Imagine you are at a delicate point in your life. You and your spouse are 66, poised to retire and take Social Security. Your combined benefits will be $32,000 a year. You also will have another $32,000 of income from other sources.

Then your treasured aunt Agnes dies. She leaves you $32,000— a full year of Social Security benefits. What do you do?

The choice seems simple. Add it to your retirement savings and it will increase your income. The kids will inherit the principal.

The other option is to defer taking benefits for a year. That will also increase your income. Better still, the income will be inflation-adjusted for life. The downside: no money for the kids. Which do you choose?

Reader letters tell me most people will invest the money. They want to leave money for the kids. They are sure they will die young, not old. The idea of income that dies when they do, with nothing left behind, isn’t attractive.

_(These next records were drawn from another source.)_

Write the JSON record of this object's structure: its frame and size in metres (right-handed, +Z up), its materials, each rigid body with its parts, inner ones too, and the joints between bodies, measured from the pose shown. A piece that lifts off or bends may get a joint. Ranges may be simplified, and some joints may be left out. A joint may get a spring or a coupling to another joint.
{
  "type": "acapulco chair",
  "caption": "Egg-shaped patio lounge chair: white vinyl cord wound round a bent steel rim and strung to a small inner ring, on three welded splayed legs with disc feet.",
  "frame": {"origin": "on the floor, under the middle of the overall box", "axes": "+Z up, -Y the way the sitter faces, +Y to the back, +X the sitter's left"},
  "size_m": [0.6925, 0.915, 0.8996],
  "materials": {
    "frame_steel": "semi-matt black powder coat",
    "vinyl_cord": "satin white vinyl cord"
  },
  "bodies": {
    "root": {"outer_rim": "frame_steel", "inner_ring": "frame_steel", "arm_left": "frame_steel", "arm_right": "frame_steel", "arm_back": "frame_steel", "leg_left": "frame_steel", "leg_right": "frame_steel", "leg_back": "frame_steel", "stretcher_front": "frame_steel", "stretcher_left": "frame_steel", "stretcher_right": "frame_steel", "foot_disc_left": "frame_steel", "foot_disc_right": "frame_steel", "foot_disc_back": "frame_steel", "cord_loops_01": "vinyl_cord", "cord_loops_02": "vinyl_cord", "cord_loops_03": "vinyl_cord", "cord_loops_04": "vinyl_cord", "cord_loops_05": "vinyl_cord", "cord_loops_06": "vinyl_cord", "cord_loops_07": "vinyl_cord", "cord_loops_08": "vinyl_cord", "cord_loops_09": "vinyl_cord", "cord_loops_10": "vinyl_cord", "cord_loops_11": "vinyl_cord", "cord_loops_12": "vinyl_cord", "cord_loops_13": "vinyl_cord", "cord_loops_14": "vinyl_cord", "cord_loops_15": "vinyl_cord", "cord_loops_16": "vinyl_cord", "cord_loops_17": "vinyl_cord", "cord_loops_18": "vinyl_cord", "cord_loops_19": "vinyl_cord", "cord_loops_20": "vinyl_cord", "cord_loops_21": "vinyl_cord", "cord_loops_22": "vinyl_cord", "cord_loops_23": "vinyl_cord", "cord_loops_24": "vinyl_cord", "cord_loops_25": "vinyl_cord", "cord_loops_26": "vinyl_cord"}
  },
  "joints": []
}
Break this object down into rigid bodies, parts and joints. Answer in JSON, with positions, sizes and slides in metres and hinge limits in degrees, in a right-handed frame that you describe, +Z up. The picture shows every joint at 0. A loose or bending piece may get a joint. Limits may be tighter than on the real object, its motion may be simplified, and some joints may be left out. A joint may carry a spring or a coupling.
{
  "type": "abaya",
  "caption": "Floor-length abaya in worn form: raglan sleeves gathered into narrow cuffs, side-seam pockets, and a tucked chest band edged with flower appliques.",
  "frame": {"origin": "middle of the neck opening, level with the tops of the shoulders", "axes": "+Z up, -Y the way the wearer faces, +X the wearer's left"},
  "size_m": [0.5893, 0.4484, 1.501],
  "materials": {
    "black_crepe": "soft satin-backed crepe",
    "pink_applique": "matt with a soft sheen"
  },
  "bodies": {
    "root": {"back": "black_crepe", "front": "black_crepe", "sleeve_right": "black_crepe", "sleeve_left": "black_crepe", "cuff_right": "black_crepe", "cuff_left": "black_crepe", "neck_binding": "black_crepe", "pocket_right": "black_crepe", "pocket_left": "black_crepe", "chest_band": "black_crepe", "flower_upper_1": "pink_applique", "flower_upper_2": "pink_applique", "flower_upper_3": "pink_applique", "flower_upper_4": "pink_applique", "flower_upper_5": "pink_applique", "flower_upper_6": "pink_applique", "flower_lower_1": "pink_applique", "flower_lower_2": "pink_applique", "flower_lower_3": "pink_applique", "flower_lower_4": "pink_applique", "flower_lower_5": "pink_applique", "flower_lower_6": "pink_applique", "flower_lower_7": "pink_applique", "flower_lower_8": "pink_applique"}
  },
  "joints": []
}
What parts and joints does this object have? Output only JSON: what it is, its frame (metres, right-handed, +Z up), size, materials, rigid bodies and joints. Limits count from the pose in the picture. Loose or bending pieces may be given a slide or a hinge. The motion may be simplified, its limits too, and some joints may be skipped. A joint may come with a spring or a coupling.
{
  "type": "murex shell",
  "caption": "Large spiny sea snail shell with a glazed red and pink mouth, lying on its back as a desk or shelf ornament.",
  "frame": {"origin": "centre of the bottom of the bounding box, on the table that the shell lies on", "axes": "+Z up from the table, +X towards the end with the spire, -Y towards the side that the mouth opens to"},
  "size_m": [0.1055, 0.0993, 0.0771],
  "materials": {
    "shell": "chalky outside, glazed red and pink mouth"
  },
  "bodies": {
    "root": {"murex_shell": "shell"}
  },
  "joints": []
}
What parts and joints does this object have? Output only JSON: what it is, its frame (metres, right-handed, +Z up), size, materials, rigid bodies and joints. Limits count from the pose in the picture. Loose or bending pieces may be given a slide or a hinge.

But what if you could do both? It turns out that deferring Social Security benefits is a way to have your cake and eat it too. You can have a higher income, pay less in taxes, and leave more money behind. How can that be? Read on.

Taxes are crazy for seniors. The problem is the tax on Social Security benefits and how it is experienced. The key fact is that additional income from savings is taxed at higher rates than identical increases in Social Security benefits.

Let me walk you through an example.

Invest the $32,000 in a 30-year U.S. Treasury obligation and you’ll get a yield of 3.53 percent. That's according to the Bloomberg website. Your pre-tax interest income would be $1,129 a year. You get the income; your kids get the bond when you die.

But the income is subject to the income tax. It will be higher than you expect due to the taxation of Social Security benefits. For instance, the average tax rate on increases in other income from $32,000 to $40,000 is 26.44 percent. So you’ll lose about $296 to taxes. That leaves $833 a year to spend.

But if you use the $32,000 to defer taking Social Security benefits for a year you’ll get a much bigger increase in income— 8 percent. That’s an income increase of $2,560, more than twice the increase from investing the money. The increase will also be inflation-adjusted. So if inflation runs at 2 percent over the next 25 years you’ll be receiving $4,200 a year in the 25th year.

But it gets better. Increases in Social Security benefits pay much lower tax rates than increases in other income. In this particular example, the average tax rate on an increase in benefits between $32,000 and $40,000 is 6.49 percent. So the tax would be only $166, leaving $2,394 to spend. That's three times what you would have to spend by investing the money.

At a 2 percent inflation rate, that income would rise to $3,928 in 25 years. That's nearly five times the fixed $833 left from the Treasury investment. So it appears that you’ve got lots more to spend. The only cost: the kids don’t get to inherit the $32,000 bond.

But you can fix that.

Just save some of the extra $1,561 a year you’ll have over the $833 from investing. If you save $1,200 a year in a tax-efficient U.S. Total Stock Market ETF, it might grow at 8 percent, compounded. It could become about $54,900 in 20 years or $87,700 in 30. More for your kids.

Meanwhile the $1,194 a year you have left to spend would grow to $3,000 in 25 years. Presto! You’re better off, now and every year you live. And the kids are better off when you die.

This isn’t a trick. It’s the mess our elected leaders call a tax system. These basic relationships apply for seniors with Social Security benefits and other income in the range of $48,000 and $96,000. That's a lot of people most would call middle class. (Precise calculations from different starting incomes will vary in result. But the basic principle applies throughout this income range.)

And the best news?

Aunt Agnes doesn’t have to die! Just spend part of your savings to support a year of Social Security deferral.